We have recently released a new version of the Unified Customer Experience suite that I have just explained, CRM Plus. The changes mostly concern AI: our analytics platform now comes with a NLP (Natural Language Processing) engine that lets business divisions make quick and informed decisions. Another major enhancement was released on our customer support platform, Zoho Desk (which is part of the CRM Plus suite), which enables businesses to tackle the issue I raised earlier “Instant Results/Response”. We released two new apps for customers of Zoho Desk, ‘Radar’, which helps customer success teams be on top of everything critical from mobile and, another app called ‘ASAP’, which brings the community and knowledge base together so that the end customer can access information and help instantly from their peers. These are just a couple of examples of the focus we are putting to make sure teams and businesses can focus on the success of their customers.
7. What tools would recommend to CEOs and CMOs as a Sales Hack in 2018?
The C-Level executives need tools that can provide them overall visibility with data points for making decisions.
Disconnected tools often lead to increased cost and productivity loss in teams. Any tool that can bring the teams and data together is well recommended.
8. How do you think your firm enhances functionality in this era of multi-fold tech integrations?
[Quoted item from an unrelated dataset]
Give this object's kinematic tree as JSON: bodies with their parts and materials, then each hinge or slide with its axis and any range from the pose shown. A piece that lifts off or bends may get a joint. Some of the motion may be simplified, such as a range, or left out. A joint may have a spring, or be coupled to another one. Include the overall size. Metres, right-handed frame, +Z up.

Integration between applications is extremely important. In the previous section, I have provided a scenario to explain it. Zoho has been building products and technology organically. Our strategy has been to build technology that will help solve a particular problem, for example- marketing automation, website analysis, live chat sales, customer support, HR or Finance to name a few. And, then we created bundles that have a natural need in departments. For example, CRM Plus is a bundle where we bring Sales, Marketing and customer support teams together. Last year, we released a master bundle called Zoho One which brings the entire organisation (Sales, Marketing, Finance, HR and IT) together. Since these are tools that are built in-house, integration was by design rather than being an afterthought.
9. Elaborate on your best digital transformation campaign. How did you measure the performance among your audience?
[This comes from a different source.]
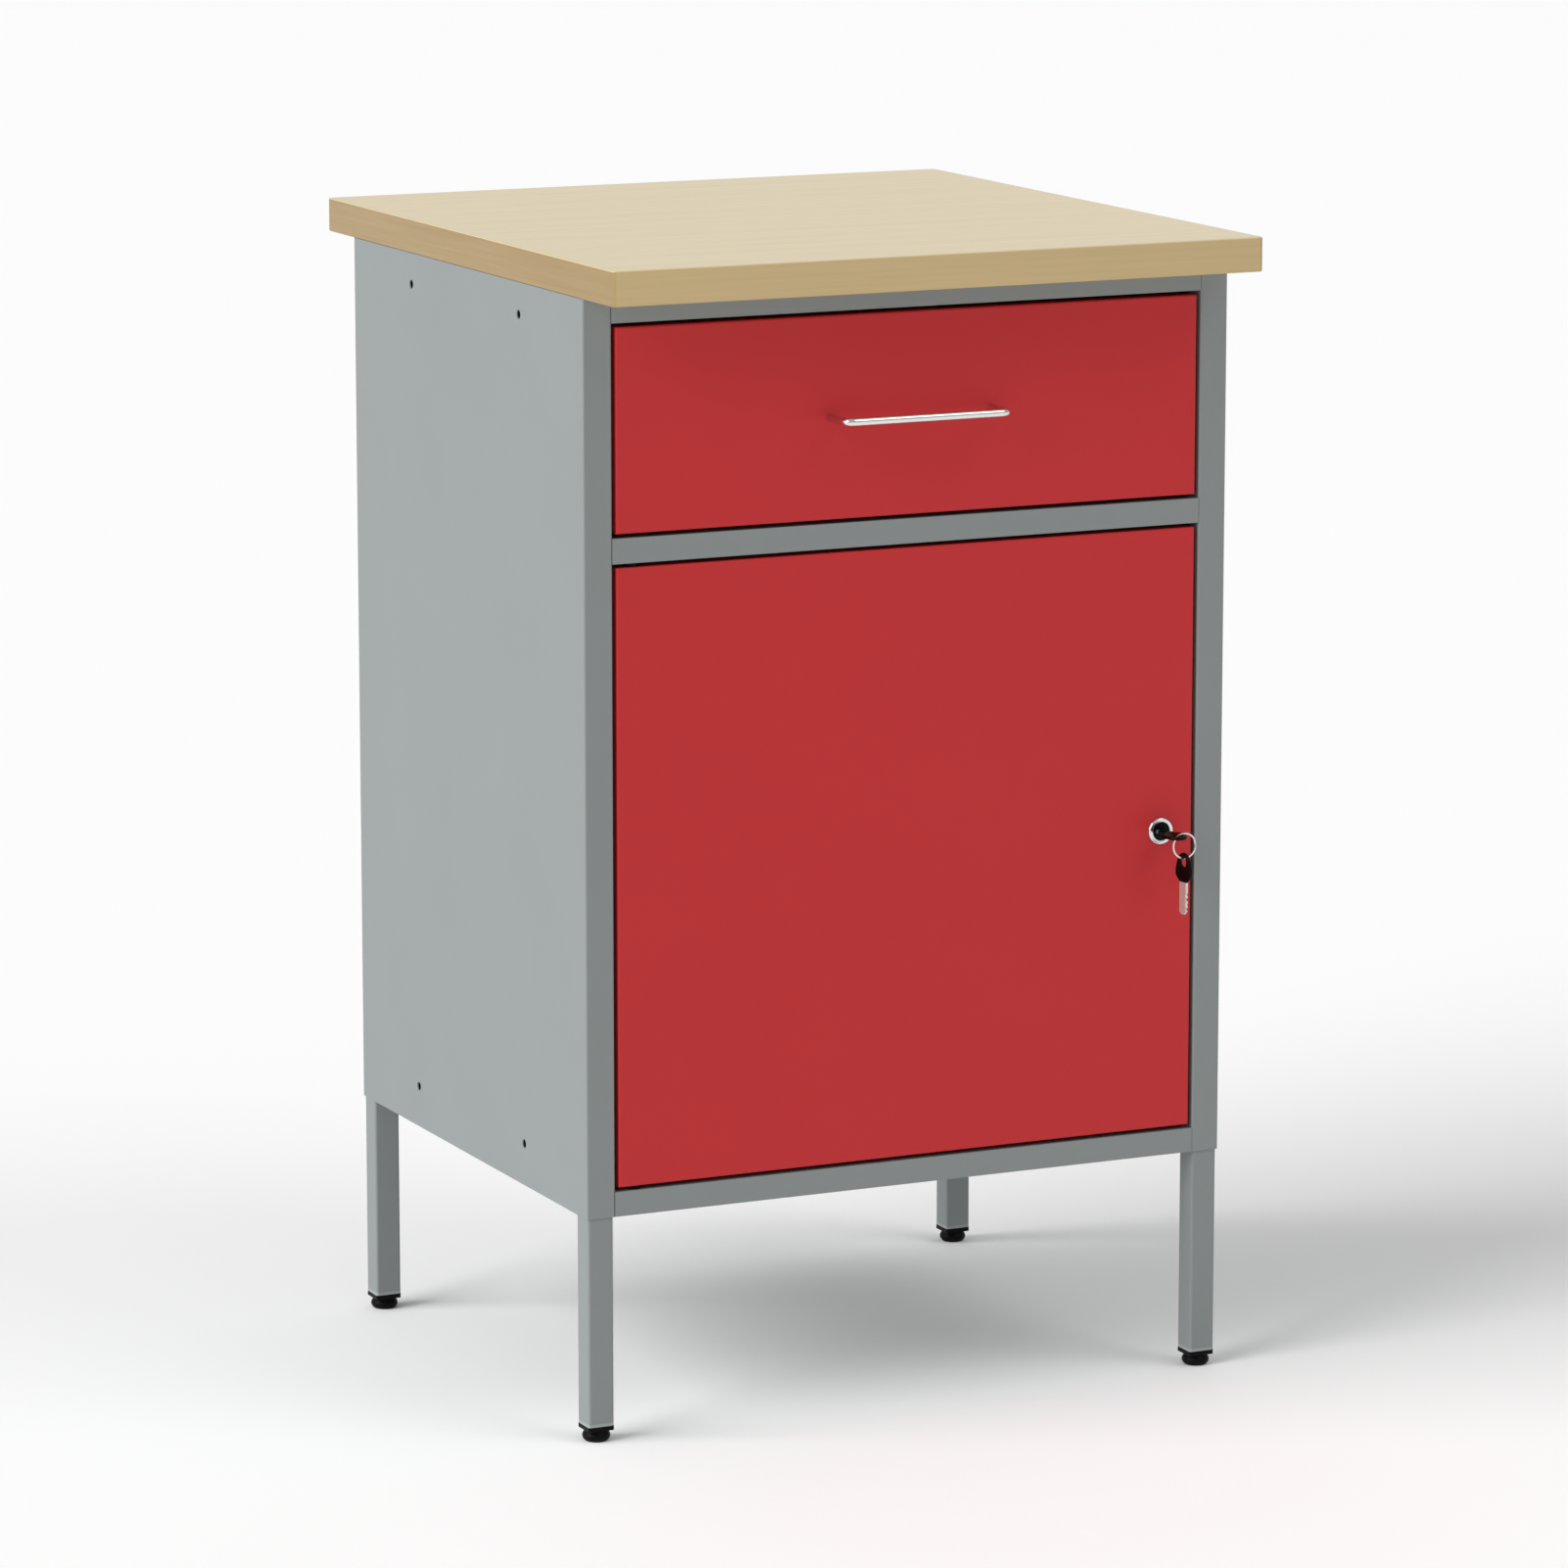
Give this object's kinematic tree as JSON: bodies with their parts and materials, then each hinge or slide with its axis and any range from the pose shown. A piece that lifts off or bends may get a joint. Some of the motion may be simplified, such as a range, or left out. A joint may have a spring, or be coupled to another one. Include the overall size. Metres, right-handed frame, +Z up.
{
  "type": "workbench tool cabinet",
  "caption": "Steel tool cabinet on square legs under a wooden worktop, with a drawer on ball runners over a cupboard whose hinged door locks with a cam and key.",
  "frame": {"origin": "on the floor, at the centre of the bounding box's bottom face", "axes": "+X to the right as seen from the front, +Y to the back, +Z up; the door and drawer face -Y"},
  "size_m": [0.51, 0.535, 0.85],
  "materials": {
    "grey_paint": "satin powder coat",
    "red_paint": "satin powder coat",
    "worktop_wood": "lacquered pale beech",
    "zinc_steel": "zinc plated sheet",
    "hardware_steel": "bright zinc plated",
    "ball_steel": "polished",
    "handle_chrome": "polished",
    "lock_chrome": "polished",
    "key_steel": "nickel plated",
    "black_plastic": "moulded",
    "key_plastic": "moulded",
    "buffer_rubber": "moulded"
  },
  "bodies": {
    "carcass": {"worktop": "worktop_wood", "side_panel_left": "grey_paint", "side_panel_right": "grey_paint", "back_panel": "grey_paint", "leg_post_front_left": "grey_paint", "leg_post_front_right": "grey_paint", "leg_post_rear_left": "grey_paint", "leg_post_rear_right": "grey_paint", "front_rail_top": "grey_paint", "front_rail_middle": "grey_paint", "front_rail_bottom": "grey_paint", "cupboard_floor": "grey_paint", "drawer_divider": "grey_paint", "shelf": "grey_paint", "shelf_bearer_left": "grey_paint", "shelf_bearer_right": "grey_paint", "runner_bracket_left": "grey_paint", "runner_bracket_right": "grey_paint", "runner_outer_left": "zinc_steel", "runner_outer_right": "zinc_steel", "runner_screws": "hardware_steel", "leg_plugs": "black_plastic", "worktop_screws": "hardware_steel", "hinge_pins": "hardware_steel", "door_stops": "grey_paint", "door_buffers": "buffer_rubber"},
    "drawer": {"drawer_front": "red_paint", "drawer_box_walls": "grey_paint", "drawer_box_floor": "grey_paint", "drawer_handle": "handle_chrome", "handle_screws": "hardware_steel", "runner_inner_left": "zinc_steel", "runner_inner_right": "zinc_steel", "drawer_runner_screws": "hardware_steel"},
    "runner_middle_left": {"runner_middle_left": "zinc_steel"},
    "runner_middle_right": {"runner_middle_right": "zinc_steel"},
    "cage_outer_left": {"ball_cage_outer_left": "ball_steel"},
    "cage_outer_right": {"ball_cage_outer_right": "ball_steel"},
    "cage_inner_left": {"ball_cage_inner_left": "ball_steel"},
    "cage_inner_right": {"ball_cage_inner_right": "ball_steel"},
    "door": {"door_panel": "red_paint", "door_stiffener": "red_paint", "hinge_bushes": "black_plastic", "lock_housing": "lock_chrome", "lock_nut": "hardware_steel"},
    "lock_plug": {"lock_plug": "key_plastic", "lock_cam": "hardware_steel", "cam_screw": "hardware_steel", "key_head": "key_plastic", "key_blade": "key_steel"},
    "key_ring": {"key_ring": "key_steel"},
    "spare_key": {"spare_key_head": "key_plastic", "spare_key_blade": "key_steel"},
    "foot_front_left": {"levelling_foot_front_left": "black_plastic"},
    "foot_front_right": {"levelling_foot_front_right": "black_plastic"},
    "foot_rear_left": {"levelling_foot_rear_left": "black_plastic"},
    "foot_rear_right": {"levelling_foot_rear_right": "black_plastic"}
  },
  "joints": [
    {"name": "drawer_slide", "type": "slide", "parent": "carcass", "child": "drawer", "axis": [0, -1, 0], "range_m": [0, 0.38]},
    {"name": "runner_middle_left_slide", "type": "slide", "parent": "carcass", "child": "runner_middle_left", "axis": [0, -1, 0], "range_m": [0, 0.19]},
    {"name": "cage_outer_left_slide", "type": "slide", "parent": "carcass", "child": "cage_outer_left", "axis": [0, -1, 0], "range_m": [0, 0.095]},
    {"name": "cage_inner_left_slide", "type": "slide", "parent": "carcass", "child": "cage_inner_left", "axis": [0, -1, 0], "range_m": [0, 0.285]},
    {"name": "runner_middle_right_slide", "type": "slide", "parent": "carcass", "child": "runner_middle_right", "axis": [0, -1, 0], "range_m": [0, 0.19]},
    {"name": "cage_outer_right_slide", "type": "slide", "parent": "carcass", "child": "cage_outer_right", "axis": [0, -1, 0], "range_m": [0, 0.095]},
    {"name": "cage_inner_right_slide", "type": "slide", "parent": "carcass", "child": "cage_inner_right", "axis": [0, -1, 0], "range_m": [0, 0.285]},
    {"name": "door_swing", "type": "hinge", "parent": "carcass", "child": "door", "pos_m": [-0.216, -0.2065, 0.4105], "axis": [0, 0, -1], "range_deg": [0, 110]},
    {"name": "lock_turn", "type": "hinge", "parent": "door", "child": "lock_plug", "pos_m": [0.204, -0.2145, 0.4105], "axis": [0, 1, 0], "range_deg": [0, 90]},
    {"name": "key_ring_turn", "type": "hinge", "parent": "lock_plug", "child": "key_ring", "pos_m": [0.2093, -0.242, 0.4105], "axis": [0, 1, 0], "range_deg": [-90, 0]},
    {"name": "spare_key_swing", "type": "hinge", "parent": "key_ring", "child": "spare_key", "pos_m": [0.2093, -0.242, 0.3947], "axis": [1, 0, 0], "range_deg": [-70, 30]},
    {"name": "foot_front_left_turn", "type": "hinge", "parent": "carcass", "child": "foot_front_left", "pos_m": [-0.244, -0.2035, 0.0085], "axis": [0, 0, 1], "continuous": true},
    {"name": "foot_front_right_turn", "type": "hinge", "parent": "carcass", "child": "foot_front_right", "pos_m": [0.244, -0.2035, 0.0085], "axis": [0, 0, 1], "continuous": true},
    {"name": "foot_rear_left_turn", "type": "hinge", "parent": "carcass", "child": "foot_rear_left", "pos_m": [-0.244, 0.2045, 0.0085], "axis": [0, 0, 1], "continuous": true},
    {"name": "foot_rear_right_turn", "type": "hinge", "parent": "carcass", "child": "foot_rear_right", "pos_m": [0.244, 0.2045, 0.0085], "axis": [0, 0, 1], "continuous": true}
  ],
  "couplings": [
    {"joint": "runner_middle_left_slide", "follows": "drawer_slide", "ratio": 0.5},
    {"joint": "cage_outer_left_slide", "follows": "drawer_slide", "ratio": 0.25},
    {"joint": "cage_inner_left_slide", "follows": "drawer_slide", "ratio": 0.75},
    {"joint": "runner_middle_right_slide", "follows": "drawer_slide", "ratio": 0.5},
    {"joint": "cage_outer_right_slide", "follows": "drawer_slide", "ratio": 0.25},
    {"joint": "cage_inner_right_slide", "follows": "drawer_slide", "ratio": 0.75},
    {"joint": "key_ring_turn", "follows": "lock_turn", "ratio": -1}
  ]
}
We have worked on a few. For us the campaigns are mainly to educate our customers to use digital tools to transform their business. Very recently, I had an opportunity to meet a customer, a traditional third generation manufacturing business in France. The current management is trying to transform their business using digital technologies and they came across Zoho’s solutions after attending Zoholics, our annual user conference. We see many such customers; the campaign there is to educate internal champions on digital transformation and the metrics there becomes how deep within the organisation they have transformed themselves. It’s different from typical marketing campaigns which is mostly around the pre-sales stage, which is something that we do regularly anyway. The metrics there would be quite different; each of these campaigns have their specific north star metrics.
10. What book are you currently reading?
I am reading Yuval Noah Harari’s ‘Sapiens’
11. One piece of advice you always follow irrespective of circumstances
I try not to react immediately, but to take time to process and adapt to different circumstances accordingly.